One afternoon they heard Josephine Baker's adopted son Jean-Claude Baker, author of a well-received Baker biography, telling tales about Paris and the Folies Bergères not found in most textbooks. "I'm not talking to you from the mummies," he pointed out, in a thick French accent. "I'm talking from this century."

Bryan Oh '03, who is considering financial engineering as a major, was enthralled by Baker's stories. "And just think," he said, "I would never have been motivated to go to such a lecture outside this seminar."

Significance of the Lindy

The next week the students have another guest speaker: Mickey Davidson, an energetic New York dancer who is currently artist in residence at Wesleyan University. The class begins in the seminar room, where two students put on some toe-tapping music for background and begin a scholarly report on the origins and social significance of the Lindy, also known as swing, boogie-woogie or the jitterbug. You can almost hear the footnotes in their voices.

Then Davidson takes up the scholarly appraisal, weaving in stories of Harlem in the 1920s, Count Basie, and how swing had its roots not only in the Charleston but in the Cake Walk slaves performed for their masters. She shows rollicking film clips of swing at its height, including acrobatic dance scenes from the 1941 movie Hellzapoppin'. And the class adjourns to the dance studio two doors down the corridor so students can "feel" the Lindy through their knees, their hips, their hands.

Davidson has studied with "the elders of swing," including Frankie Manning, who introduced some of the first "aerials" or "air steps" in the 1930s. Though he isn't one for breaking things down into Arthur Murray diagrams, Davidson is able to help the freshmen master the basics.

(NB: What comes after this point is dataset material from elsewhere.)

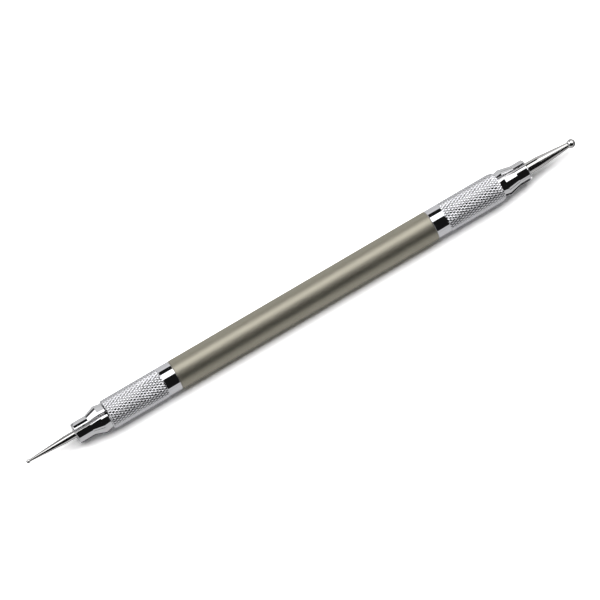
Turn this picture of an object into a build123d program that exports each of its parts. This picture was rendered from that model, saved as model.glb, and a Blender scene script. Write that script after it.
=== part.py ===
from build123d import *
from dataclasses import dataclass
from math import sqrt, tan, radians
import os

# Double-ended embossing stylus with a draw-in collet chuck at each end.
#
# Frame: millimetres. +X runs along the tool towards the large ball, +Z is up, and the
# origin is on the axis at the middle of the barrel. The tool lies on its side.
#
# How it works: a threaded insert is pressed into each end of the barrel tube. The tail of a
# collet screws into the insert, and a knurled sleeve is trapped between the collet's wide
# head and the end of the barrel. Turning the sleeve turns the collet with it. Screwed in,
# the head is drawn into the sleeve's tapered mouth, and its four jaws close on the shank
# of the ball tip. Every end is drawn once in its own outward frame: X = 0 is the end of the
# barrel tube and +X points out towards the ball.

# Barrel tube
barrel_diameter = 7.7
barrel_length = 72.4
barrel_bore = 6.0
barrel_edge_chamfer = 0.15

# Threaded insert, pressed into the barrel, with a spigot that centres the sleeve
insert_depth = 10.0
insert_chamfer = 0.3
spigot_diameter = 5.6
spigot_length = 3.0
thread_diameter = 4.0
thread_lead_in = 0.35

# Grip sleeve, sizes common to both ends: polished band, fine groove, knurled length
sleeve_diameter = 7.7
sleeve_length = 19.3
sleeve_band_length = 3.5
sleeve_edge_chamfer = 0.12
sleeve_groove_width = 0.2
sleeve_groove_depth = 0.1
counterbore_chamfer = 0.2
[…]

It isn't just a dance routine she's imparting, as she tells a young man to watch where he flings his partner. "This is the only time, baby, you can tell a woman what to do, and she has to do it. Take advantage of it," she advises him with a smile.

But she tempers this advice by emphasizing that swing is not about gender roles but about teamwork.

Surrender to the beat

About half the students admit to some earlier instruction in social dancing, but that's not so obvious when the Lindy class begins. When applying to join the class, "Some told me outright that they were klutzes," Hayes laughs.

To be considered for the seminar, students had to write essays explaining why they wanted to study the topic. Sara Lin, a musician from Honolulu, chose the seminar over one giving an expert view from inside the Microsoft case, because "I didn't know much about dance--or about social history."

John McMath, premed from Oakland, enrolled because he loves to dance, but he never imagined there was such a lot to learn off the floor. "I've learned so much!" he says. "And the way my chem grades are looking, maybe I should change my major."

Whatever their motivation or talent, the students soon give themselves up to the pull of the music. Davidson works the room like a politician, making sure everyone--even those with two left feet--surrenders to the beat without stepping all over each other.

"You have to smile when you're doing swing," she says. And they do.